En effet, le mélange entre « l’ultra-réalisme » de la première partie, c’est-à-dire les bons trajets de métro, les bons endroits à Paris, Manuel Valls qui est cité, cette espèce de grande précision, et l’abstraction du grand magasin, était dans le projet de départ. Sachant que le centre commercial allait représenter une idée du monde à l’intérieur d’un monde chaotique. Et ce monde parfait est forcément parfait, coupé en plus de l’extérieur, pas de portables, pas de fenêtres.
Cela donne une dimension un peu rêvée. C’est aussi une des raisons pour laquelle j’aimais bien le nouveau titre, Nocturama, cela donne un côté noctambule, rêve ou cauchemar. C’est ce qui rend aussi le retour au réel d’autant plus brutal. J’aimais bien l’idée des contrastes, même quand Finnegan Oldfield sort du grand magasin et revient, on retourne au réel et cela se sent notamment dans le son.
Il y a d’ailleurs un travail très minutieux sur le son…
Je fais toujours fait très attention au son, il peut se scénariser aussi. C’est quelque chose qu’il faut prendre en compte dès l’écriture du scénario. Il s’agit de savoir de quel son on a envie comme de quelle image on a envie. Si on le prend très en amont et qu’on écrit beaucoup de choses dessus, il prend forcément une ampleur narrative et finit par raconter quelque chose.
Les jeunes attaquent des cibles qui représentent des symboles très forts, le ministère de l’Intérieur, une banque, se réfugient ensuite dans un centre commercial, symbole du capitalisme et de la consommation… Aviez-vous la volonté de dénoncer ces institutions qui, en quelque sorte, étouffent la jeunesse ?
Dénoncer, le mot est grand. En tout cas je souhaitais montrer ce qui peut sembler étouffant, oppressant, pour la jeunesse de maintenant. Ce sont des symboles assez forts, ils n’ont pas une volonté de tuer mais de pointer quelque chose.

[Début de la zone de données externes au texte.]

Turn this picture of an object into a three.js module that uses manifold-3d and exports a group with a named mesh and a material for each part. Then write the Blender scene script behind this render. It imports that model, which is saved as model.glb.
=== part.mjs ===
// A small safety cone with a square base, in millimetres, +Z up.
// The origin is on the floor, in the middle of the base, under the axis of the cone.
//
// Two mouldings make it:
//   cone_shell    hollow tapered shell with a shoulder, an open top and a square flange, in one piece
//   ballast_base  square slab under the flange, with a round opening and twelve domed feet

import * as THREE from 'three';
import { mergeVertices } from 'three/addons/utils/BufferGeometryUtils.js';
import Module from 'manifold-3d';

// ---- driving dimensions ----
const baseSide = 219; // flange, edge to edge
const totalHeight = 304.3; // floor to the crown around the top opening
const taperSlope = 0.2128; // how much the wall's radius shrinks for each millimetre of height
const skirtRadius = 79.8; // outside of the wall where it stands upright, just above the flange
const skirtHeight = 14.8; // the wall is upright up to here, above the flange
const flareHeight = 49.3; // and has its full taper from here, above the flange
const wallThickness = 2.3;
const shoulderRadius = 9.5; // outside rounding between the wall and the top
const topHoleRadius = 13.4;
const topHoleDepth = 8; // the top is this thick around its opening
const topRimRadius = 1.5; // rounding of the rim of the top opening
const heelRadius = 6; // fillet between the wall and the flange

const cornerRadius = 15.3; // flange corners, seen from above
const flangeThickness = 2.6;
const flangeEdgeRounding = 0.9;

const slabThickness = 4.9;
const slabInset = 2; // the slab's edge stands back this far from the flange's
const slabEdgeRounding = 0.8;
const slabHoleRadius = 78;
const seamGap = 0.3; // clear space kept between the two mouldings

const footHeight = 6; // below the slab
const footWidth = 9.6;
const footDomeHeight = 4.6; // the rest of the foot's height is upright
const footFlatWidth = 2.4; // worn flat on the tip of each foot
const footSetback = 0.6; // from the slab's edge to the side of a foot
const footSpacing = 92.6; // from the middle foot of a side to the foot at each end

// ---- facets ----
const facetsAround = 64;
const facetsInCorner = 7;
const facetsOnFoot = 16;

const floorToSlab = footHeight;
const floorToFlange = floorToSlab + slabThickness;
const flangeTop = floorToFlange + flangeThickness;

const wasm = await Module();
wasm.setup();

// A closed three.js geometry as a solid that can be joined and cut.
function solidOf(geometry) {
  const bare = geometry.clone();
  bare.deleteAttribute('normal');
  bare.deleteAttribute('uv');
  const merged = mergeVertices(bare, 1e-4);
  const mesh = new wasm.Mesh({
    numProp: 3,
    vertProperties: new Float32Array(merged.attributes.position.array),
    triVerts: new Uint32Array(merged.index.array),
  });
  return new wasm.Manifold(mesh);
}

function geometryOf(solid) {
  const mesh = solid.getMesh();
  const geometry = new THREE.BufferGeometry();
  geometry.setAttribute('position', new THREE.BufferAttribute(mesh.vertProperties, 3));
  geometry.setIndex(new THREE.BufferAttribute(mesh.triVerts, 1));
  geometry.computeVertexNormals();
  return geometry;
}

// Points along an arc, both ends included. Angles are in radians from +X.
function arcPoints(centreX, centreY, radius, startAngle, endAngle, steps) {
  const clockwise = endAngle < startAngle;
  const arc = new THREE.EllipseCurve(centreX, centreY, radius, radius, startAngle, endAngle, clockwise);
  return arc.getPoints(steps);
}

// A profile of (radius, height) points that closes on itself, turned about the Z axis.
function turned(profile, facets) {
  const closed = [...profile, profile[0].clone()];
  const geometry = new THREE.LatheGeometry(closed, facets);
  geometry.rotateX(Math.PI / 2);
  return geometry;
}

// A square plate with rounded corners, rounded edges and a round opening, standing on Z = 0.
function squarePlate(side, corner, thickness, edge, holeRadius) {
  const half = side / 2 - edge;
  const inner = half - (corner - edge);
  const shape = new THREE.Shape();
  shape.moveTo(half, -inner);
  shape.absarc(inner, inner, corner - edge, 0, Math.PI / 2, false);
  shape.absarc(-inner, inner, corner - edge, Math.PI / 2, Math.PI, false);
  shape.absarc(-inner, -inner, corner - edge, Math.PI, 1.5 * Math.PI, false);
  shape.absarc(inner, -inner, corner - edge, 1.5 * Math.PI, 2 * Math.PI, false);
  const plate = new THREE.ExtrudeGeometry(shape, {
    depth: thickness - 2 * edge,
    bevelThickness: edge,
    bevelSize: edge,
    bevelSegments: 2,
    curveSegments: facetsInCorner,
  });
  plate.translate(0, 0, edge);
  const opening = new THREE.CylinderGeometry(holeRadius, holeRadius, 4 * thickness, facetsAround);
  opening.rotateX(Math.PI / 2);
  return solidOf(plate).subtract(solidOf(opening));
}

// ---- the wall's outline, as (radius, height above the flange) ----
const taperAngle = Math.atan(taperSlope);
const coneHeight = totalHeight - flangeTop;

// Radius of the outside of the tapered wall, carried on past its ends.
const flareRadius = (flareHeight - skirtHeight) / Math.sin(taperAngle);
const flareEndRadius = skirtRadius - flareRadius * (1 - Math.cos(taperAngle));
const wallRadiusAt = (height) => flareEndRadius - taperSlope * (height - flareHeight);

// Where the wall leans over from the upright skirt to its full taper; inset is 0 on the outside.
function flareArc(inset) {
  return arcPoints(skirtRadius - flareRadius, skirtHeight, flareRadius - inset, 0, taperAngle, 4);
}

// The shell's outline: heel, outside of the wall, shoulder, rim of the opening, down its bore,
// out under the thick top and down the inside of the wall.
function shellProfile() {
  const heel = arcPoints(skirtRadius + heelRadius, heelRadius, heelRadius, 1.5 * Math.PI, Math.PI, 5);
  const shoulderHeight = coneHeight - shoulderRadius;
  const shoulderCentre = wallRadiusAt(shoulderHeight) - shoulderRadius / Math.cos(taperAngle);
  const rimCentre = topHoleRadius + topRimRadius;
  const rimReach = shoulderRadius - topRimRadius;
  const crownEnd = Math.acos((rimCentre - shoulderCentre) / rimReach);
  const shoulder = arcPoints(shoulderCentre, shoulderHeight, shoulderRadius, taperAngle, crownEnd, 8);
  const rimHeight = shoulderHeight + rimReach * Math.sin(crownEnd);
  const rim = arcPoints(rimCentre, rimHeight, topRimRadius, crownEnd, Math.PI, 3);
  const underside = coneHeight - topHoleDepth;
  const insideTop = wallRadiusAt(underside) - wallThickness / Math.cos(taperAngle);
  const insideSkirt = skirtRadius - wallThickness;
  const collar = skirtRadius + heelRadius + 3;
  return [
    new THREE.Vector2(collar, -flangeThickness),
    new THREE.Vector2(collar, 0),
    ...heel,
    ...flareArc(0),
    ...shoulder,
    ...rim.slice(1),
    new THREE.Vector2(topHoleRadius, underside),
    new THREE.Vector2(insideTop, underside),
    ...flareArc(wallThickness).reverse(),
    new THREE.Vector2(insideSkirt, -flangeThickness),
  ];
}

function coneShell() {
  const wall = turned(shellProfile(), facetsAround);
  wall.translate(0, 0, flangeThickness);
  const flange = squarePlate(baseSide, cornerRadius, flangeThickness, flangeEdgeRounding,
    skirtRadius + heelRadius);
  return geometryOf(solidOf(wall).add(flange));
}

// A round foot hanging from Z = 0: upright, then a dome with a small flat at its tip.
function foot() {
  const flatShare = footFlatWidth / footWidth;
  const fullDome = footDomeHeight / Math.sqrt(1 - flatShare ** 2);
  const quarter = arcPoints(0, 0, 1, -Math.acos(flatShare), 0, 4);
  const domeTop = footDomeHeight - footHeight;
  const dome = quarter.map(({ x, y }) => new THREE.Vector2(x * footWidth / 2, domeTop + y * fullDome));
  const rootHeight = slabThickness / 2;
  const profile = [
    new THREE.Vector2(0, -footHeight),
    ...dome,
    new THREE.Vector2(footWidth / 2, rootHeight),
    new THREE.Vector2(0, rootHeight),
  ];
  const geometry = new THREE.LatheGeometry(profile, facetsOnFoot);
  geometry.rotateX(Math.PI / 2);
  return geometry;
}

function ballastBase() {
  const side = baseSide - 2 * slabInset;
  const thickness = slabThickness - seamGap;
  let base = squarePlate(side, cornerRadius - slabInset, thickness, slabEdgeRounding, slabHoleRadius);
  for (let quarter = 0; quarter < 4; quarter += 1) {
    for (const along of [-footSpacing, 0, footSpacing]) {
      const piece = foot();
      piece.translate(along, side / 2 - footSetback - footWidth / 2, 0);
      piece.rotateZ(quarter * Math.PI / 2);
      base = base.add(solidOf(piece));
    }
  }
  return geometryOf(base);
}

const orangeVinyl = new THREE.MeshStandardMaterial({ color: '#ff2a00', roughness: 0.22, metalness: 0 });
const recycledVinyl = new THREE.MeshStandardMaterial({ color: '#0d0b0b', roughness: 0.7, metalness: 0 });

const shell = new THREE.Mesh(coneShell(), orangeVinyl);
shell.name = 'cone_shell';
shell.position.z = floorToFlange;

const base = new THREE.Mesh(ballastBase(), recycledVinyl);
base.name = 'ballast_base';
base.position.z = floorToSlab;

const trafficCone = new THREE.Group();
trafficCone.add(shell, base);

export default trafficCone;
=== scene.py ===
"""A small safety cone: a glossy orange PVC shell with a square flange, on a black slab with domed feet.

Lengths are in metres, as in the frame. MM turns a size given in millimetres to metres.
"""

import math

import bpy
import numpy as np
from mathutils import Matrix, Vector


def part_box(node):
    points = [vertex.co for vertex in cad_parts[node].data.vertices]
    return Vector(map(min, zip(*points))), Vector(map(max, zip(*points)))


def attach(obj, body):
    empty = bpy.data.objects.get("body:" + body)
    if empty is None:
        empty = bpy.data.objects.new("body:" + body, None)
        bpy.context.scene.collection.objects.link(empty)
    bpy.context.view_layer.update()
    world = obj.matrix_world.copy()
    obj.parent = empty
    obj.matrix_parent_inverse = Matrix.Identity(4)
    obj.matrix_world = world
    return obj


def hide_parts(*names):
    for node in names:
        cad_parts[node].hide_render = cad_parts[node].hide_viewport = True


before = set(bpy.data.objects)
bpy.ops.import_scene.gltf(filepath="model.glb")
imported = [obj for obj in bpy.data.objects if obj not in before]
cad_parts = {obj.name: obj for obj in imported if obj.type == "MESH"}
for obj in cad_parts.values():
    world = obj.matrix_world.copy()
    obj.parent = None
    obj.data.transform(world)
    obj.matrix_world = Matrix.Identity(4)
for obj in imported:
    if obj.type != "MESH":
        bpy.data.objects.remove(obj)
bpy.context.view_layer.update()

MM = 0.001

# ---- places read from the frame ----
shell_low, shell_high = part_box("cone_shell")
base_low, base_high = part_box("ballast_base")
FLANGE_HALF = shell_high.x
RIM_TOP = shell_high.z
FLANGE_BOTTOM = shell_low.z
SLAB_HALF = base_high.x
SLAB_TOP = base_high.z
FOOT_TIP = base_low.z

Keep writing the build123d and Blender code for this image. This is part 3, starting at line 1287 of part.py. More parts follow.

À l’image de la statue de Jeanne d’Arc qui brûle, une image saisissante…
Je réfléchissais à de symboles français républicains. Jeanne par exemple est un symbole qui tout d’un coup est devenu l’égérie d’un parti d’extrême-droite. C’est des choses qui peuvent aussi agresser ; et faire brûler Jeanne montre la volonté de pointer quelque chose beaucoup plus que de tuer par exemple.
La fin du film évoque une génération perdue, une jeunesse sacrifiée…
On peut presque se dire qu’il y a 100 ans, en 1914, on a sacrifié une jeunesse et 100 ans après on en sacrifie aussi une autre d’une façon différente. Je n’aime pas trop les films à message, à discours, ce n’est pas mon rôle ; en revanche, l’idée que quand on sort du film on se dise : « il y a une jeunesse qui pourrait être sacrifiée si elle ne réagit pas » est une idée à laquelle j’ai pensé.
La structure, la transmission, l’éducation, ce sont des choses fondamentales pour renouer avec une idée de la civilisation.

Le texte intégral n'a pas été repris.